Of course, such election results are related to the Maidan 2014 events. Unlike Armenia, in which the velvet revolution of 2018 took place, the "oligarchs' club" which usurped the government system - the Republican Party of Armenia, was pushed aside from the levers of state power, in Ukraine the people could not use the results of the overthrow of former President Yanukovich. The Ukrainian oligarchs, who supported the citizens' protests, took advantage of it. In the very first presidential election, one of them, Petro Poroshenko, won in a revolutionary wave, while all the others were conveniently placed in various positions in the regions. The energy of Maidan was dispersed, and the country captured by the oligarchy plunged into deep chaos. The economy collapsed, and Ukraine was actually dismembered.

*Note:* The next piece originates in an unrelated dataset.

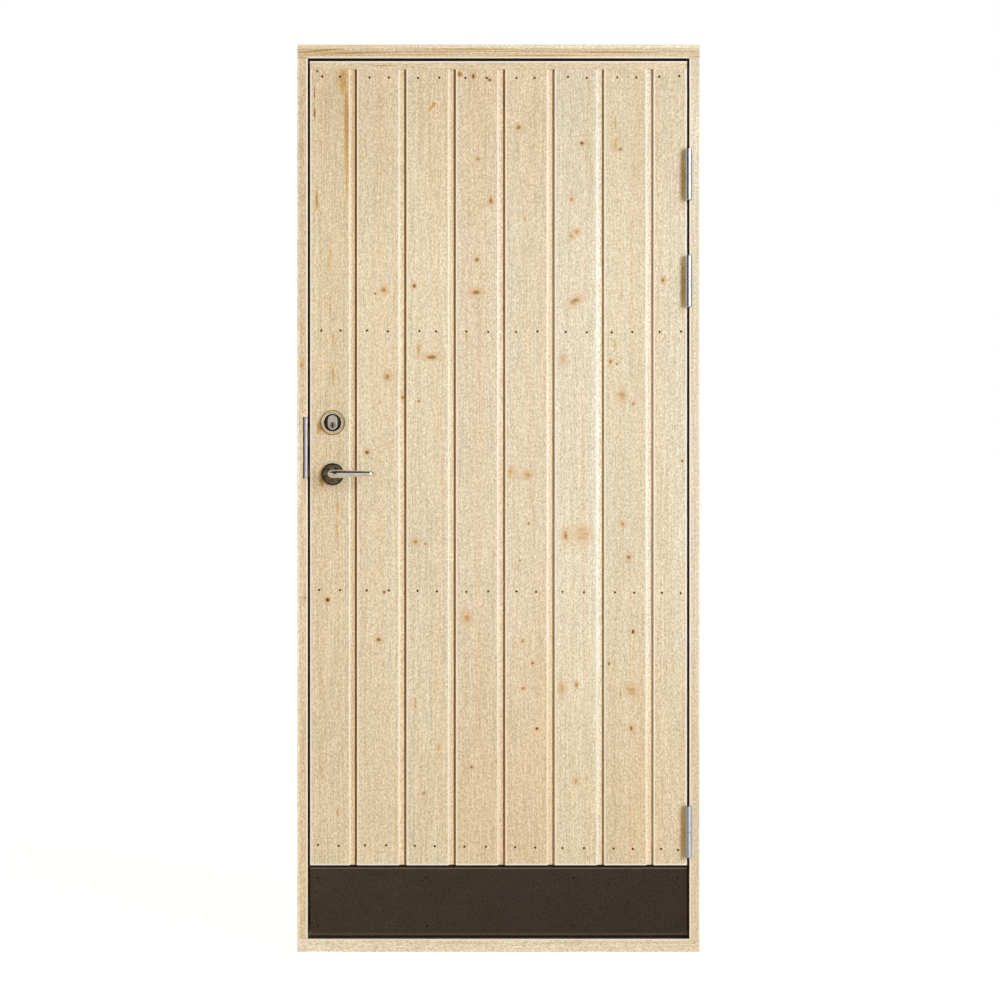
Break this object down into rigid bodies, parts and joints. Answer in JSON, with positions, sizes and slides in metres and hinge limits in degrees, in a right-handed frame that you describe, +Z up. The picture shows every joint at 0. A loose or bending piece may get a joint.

One might have expected that after years the people of Ukraine would take “revenge” over the oligarchs. As Zelensky, who won the election, said himself, he is not a politician - he is a simple person, a product of the Poroshenko system, a person who came to destroy this system. And although many in Ukraine point out that this time, the oligarchs turned to the side of Zelensky in time, it is difficult to clearly predict their next success in the new alignment of forces. Again, unlike in Armenia, where during the year in the early parliamentary elections, the deputies of the former ruling regime were ousted from parliament, the new president of Ukraine will have to deal with the opposing members of the parties that lost in the current presidential election. In Armenia, the smooth removal of opponents from the parliament and the appointment of the “people's” prime minister with their own hands became possible as a result of widespread popular participation. There is no such resource for the elected president of Ukraine.

In any case, the fate of the new government in Ukraine should be decided by October of this year, when the parliamentary elections will be held. Zelensky, to fulfill his promises to the people, will have to “fight” in two directions - against the oligarchs and against the current parliament. And this will have to be done against the background of continuing disagreements with Russia and, for the time being, incomprehensible relations with the countries of the West.

At the same time, it cannot be denied that the nature of political transformations in Ukraine may affect the development of processes in the entire post-Soviet space.